■ Raw data:
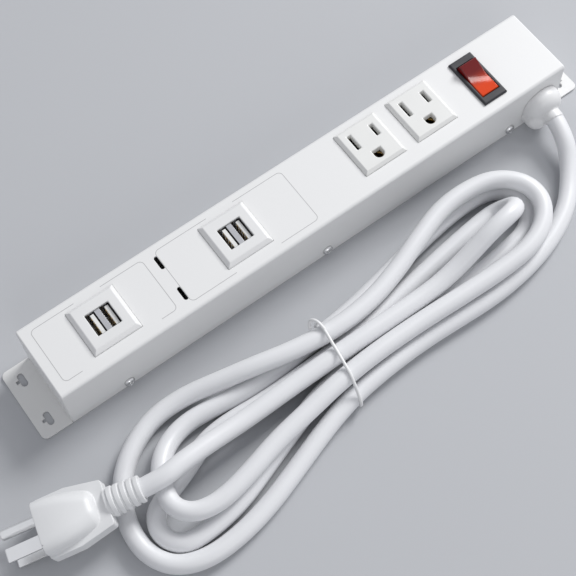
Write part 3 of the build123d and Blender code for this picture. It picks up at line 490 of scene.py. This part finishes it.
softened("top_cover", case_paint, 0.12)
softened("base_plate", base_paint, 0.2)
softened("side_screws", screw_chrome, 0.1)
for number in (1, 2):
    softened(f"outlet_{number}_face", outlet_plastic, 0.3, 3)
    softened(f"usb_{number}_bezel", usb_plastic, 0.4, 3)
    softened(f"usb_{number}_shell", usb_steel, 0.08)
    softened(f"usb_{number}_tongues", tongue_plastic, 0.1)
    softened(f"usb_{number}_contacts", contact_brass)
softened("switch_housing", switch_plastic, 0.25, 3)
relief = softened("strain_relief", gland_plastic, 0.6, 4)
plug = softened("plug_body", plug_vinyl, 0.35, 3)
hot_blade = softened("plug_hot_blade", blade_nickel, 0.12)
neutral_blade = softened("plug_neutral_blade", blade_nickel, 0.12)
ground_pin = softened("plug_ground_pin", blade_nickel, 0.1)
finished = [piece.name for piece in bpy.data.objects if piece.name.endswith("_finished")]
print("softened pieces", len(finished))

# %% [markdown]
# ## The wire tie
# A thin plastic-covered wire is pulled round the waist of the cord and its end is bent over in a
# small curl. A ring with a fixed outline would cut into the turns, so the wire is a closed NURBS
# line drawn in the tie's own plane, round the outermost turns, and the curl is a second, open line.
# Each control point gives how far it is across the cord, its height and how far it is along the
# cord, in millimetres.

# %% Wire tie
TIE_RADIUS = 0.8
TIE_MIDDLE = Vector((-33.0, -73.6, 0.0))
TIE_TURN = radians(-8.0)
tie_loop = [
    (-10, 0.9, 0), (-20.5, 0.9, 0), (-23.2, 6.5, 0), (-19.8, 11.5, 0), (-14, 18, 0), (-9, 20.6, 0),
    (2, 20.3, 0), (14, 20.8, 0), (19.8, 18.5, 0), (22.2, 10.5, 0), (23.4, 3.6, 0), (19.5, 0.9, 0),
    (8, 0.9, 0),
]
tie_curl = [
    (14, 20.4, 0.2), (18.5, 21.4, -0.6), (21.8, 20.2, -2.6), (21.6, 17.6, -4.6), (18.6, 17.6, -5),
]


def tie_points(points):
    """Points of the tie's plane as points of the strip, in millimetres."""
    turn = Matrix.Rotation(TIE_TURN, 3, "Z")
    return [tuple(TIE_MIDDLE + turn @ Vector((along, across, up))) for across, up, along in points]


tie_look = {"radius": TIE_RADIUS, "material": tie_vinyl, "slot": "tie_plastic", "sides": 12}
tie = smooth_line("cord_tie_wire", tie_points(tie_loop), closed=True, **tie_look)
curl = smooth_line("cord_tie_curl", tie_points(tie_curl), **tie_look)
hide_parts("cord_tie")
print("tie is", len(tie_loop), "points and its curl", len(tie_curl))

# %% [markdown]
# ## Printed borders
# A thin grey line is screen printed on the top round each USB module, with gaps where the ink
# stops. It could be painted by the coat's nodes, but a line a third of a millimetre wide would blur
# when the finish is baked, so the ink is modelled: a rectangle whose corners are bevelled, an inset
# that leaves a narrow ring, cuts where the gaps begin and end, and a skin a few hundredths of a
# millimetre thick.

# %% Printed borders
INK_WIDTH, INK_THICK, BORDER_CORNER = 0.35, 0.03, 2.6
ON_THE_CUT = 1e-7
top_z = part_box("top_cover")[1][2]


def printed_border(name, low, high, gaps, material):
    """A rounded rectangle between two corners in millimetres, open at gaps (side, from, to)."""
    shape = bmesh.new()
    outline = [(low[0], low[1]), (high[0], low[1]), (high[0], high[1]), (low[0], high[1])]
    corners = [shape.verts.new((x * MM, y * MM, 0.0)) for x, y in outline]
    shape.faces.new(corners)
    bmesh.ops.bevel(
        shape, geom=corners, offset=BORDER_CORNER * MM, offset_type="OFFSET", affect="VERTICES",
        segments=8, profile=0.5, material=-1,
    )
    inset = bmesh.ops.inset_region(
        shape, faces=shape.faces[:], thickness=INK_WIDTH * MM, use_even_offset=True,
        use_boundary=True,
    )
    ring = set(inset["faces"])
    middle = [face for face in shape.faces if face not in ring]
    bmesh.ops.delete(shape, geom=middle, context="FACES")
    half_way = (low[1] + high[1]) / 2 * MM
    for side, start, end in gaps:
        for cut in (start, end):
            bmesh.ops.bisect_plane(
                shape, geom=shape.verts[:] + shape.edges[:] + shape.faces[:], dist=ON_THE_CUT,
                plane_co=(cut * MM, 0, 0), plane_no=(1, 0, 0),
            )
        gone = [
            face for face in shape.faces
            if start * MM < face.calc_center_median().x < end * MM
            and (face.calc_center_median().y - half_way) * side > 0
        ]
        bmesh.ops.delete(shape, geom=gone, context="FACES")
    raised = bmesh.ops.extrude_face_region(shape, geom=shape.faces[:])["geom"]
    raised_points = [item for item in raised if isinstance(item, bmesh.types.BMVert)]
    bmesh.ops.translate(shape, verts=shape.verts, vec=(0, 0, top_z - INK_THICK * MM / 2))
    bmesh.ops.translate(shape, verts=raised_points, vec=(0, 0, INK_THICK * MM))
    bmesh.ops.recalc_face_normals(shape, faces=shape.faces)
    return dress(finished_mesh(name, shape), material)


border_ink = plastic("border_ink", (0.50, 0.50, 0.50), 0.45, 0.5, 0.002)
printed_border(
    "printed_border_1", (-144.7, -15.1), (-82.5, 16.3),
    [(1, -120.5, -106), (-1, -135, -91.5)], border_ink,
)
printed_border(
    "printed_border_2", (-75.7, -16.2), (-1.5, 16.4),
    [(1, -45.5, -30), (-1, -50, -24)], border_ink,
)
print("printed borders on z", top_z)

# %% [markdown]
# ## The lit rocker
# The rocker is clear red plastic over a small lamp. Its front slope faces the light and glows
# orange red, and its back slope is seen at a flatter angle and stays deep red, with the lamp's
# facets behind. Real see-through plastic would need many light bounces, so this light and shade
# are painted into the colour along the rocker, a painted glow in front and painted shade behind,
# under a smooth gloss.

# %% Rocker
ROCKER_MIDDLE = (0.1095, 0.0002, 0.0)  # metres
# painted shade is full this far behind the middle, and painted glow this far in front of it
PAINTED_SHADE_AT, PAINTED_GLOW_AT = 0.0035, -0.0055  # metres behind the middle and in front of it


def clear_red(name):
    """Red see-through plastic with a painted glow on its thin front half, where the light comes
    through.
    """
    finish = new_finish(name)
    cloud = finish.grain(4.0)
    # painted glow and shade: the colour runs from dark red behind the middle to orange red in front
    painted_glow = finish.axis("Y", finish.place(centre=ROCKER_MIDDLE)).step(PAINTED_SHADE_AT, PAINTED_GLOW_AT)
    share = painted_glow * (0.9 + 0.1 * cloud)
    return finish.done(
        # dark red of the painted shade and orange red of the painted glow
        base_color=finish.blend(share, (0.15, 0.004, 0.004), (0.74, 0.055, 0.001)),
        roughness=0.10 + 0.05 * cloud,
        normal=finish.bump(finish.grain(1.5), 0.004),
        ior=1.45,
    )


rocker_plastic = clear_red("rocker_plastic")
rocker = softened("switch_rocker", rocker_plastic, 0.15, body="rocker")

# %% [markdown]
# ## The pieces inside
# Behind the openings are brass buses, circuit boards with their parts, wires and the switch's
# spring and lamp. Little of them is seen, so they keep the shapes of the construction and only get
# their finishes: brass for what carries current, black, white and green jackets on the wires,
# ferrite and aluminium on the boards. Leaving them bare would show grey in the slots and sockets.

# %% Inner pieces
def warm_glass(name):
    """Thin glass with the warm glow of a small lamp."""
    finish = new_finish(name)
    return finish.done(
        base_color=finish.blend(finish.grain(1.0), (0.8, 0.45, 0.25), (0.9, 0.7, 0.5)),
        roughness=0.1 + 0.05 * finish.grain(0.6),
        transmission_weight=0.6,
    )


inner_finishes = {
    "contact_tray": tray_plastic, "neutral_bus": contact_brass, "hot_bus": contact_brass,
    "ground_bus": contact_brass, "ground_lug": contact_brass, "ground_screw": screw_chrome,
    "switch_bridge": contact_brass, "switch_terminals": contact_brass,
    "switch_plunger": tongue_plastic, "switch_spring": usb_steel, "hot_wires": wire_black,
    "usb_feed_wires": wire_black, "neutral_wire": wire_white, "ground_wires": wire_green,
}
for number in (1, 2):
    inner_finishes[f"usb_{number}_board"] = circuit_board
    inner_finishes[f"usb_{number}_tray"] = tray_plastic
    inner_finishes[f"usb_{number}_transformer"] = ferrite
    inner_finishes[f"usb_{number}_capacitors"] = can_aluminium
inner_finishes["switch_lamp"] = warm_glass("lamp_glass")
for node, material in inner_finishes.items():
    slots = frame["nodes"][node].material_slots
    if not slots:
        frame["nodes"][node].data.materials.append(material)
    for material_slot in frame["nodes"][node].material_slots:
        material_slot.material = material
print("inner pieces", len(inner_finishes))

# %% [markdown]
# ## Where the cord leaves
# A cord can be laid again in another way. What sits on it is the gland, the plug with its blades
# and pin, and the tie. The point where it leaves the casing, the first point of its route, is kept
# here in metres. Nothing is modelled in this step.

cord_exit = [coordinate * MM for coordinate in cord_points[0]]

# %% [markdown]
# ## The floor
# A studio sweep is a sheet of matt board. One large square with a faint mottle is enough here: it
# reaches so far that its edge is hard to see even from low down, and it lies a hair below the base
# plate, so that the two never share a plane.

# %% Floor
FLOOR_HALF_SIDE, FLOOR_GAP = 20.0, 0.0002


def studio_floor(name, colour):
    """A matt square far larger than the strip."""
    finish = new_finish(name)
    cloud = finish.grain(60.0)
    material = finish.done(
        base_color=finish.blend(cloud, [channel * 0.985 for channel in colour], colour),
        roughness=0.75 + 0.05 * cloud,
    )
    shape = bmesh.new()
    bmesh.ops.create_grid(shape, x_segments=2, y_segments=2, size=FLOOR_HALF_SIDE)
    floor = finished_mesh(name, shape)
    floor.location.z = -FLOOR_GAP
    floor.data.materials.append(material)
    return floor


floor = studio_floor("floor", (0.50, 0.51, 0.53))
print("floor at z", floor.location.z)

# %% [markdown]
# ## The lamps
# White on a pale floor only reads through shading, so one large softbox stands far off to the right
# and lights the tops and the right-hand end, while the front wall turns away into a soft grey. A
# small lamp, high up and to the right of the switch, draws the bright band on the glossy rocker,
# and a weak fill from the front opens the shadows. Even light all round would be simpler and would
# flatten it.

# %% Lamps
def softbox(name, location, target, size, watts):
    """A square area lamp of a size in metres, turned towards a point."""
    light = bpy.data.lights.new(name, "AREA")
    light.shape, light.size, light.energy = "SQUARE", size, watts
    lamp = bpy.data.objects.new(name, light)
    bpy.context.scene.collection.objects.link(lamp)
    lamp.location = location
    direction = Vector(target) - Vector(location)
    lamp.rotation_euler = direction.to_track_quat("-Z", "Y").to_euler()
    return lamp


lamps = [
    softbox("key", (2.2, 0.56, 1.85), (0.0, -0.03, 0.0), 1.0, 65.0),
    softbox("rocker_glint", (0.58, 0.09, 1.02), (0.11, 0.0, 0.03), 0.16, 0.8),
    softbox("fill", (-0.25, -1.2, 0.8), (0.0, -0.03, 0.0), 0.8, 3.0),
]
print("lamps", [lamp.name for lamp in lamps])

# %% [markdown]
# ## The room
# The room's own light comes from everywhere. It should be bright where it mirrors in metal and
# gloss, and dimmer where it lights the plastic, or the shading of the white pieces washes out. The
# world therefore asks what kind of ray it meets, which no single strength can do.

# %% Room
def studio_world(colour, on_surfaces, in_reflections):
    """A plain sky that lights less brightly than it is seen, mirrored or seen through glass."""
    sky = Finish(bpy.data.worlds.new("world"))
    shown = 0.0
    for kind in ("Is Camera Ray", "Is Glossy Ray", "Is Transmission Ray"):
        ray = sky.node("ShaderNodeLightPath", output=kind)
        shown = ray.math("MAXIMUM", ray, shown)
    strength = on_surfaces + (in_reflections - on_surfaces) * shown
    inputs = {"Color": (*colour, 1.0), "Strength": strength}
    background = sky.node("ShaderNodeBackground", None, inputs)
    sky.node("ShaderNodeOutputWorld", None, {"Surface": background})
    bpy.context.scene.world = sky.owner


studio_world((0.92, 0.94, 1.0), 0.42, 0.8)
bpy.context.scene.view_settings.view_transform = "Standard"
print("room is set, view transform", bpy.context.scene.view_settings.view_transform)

■ Given instruction: Reproduce, please, the lines of the material from its first line down to the line containing "return [tuple(TIE_MIDDLE +", keeping both ends and nothing beyond them.

■ Final answer:
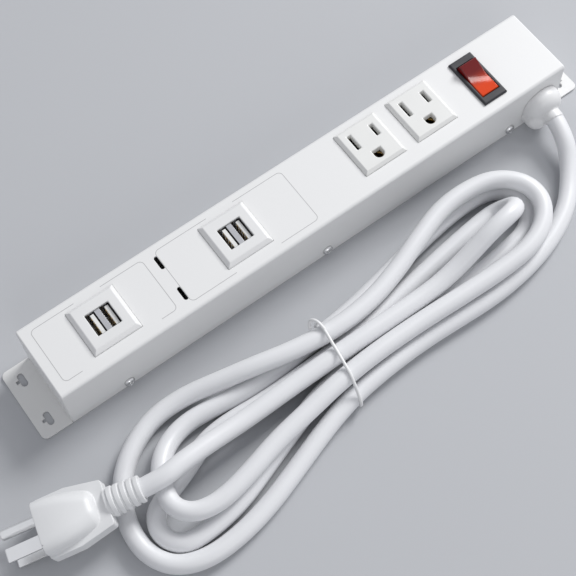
Write part 3 of the build123d and Blender code for this picture. It picks up at line 490 of scene.py. This part finishes it.
softened("top_cover", case_paint, 0.12)
softened("base_plate", base_paint, 0.2)
softened("side_screws", screw_chrome, 0.1)
for number in (1, 2):
    softened(f"outlet_{number}_face", outlet_plastic, 0.3, 3)
    softened(f"usb_{number}_bezel", usb_plastic, 0.4, 3)
    softened(f"usb_{number}_shell", usb_steel, 0.08)
    softened(f"usb_{number}_tongues", tongue_plastic, 0.1)
    softened(f"usb_{number}_contacts", contact_brass)
softened("switch_housing", switch_plastic, 0.25, 3)
relief = softened("strain_relief", gland_plastic, 0.6, 4)
plug = softened("plug_body", plug_vinyl, 0.35, 3)
hot_blade = softened("plug_hot_blade", blade_nickel, 0.12)
neutral_blade = softened("plug_neutral_blade", blade_nickel, 0.12)
ground_pin = softened("plug_ground_pin", blade_nickel, 0.1)
finished = [piece.name for piece in bpy.data.objects if piece.name.endswith("_finished")]
print("softened pieces", len(finished))

# %% [markdown]
# ## The wire tie
# A thin plastic-covered wire is pulled round the waist of the cord and its end is bent over in a
# small curl. A ring with a fixed outline would cut into the turns, so the wire is a closed NURBS
# line drawn in the tie's own plane, round the outermost turns, and the curl is a second, open line.
# Each control point gives how far it is across the cord, its height and how far it is along the
# cord, in millimetres.

# %% Wire tie
TIE_RADIUS = 0.8
TIE_MIDDLE = Vector((-33.0, -73.6, 0.0))
TIE_TURN = radians(-8.0)
tie_loop = [
    (-10, 0.9, 0), (-20.5, 0.9, 0), (-23.2, 6.5, 0), (-19.8, 11.5, 0), (-14, 18, 0), (-9, 20.6, 0),
    (2, 20.3, 0), (14, 20.8, 0), (19.8, 18.5, 0), (22.2, 10.5, 0), (23.4, 3.6, 0), (19.5, 0.9, 0),
    (8, 0.9, 0),
]
tie_curl = [
    (14, 20.4, 0.2), (18.5, 21.4, -0.6), (21.8, 20.2, -2.6), (21.6, 17.6, -4.6), (18.6, 17.6, -5),
]


def tie_points(points):
    """Points of the tie's plane as points of the strip, in millimetres."""
    turn = Matrix.Rotation(TIE_TURN, 3, "Z")
    return [tuple(TIE_MIDDLE + turn @ Vector((along, across, up))) for across, up, along in points]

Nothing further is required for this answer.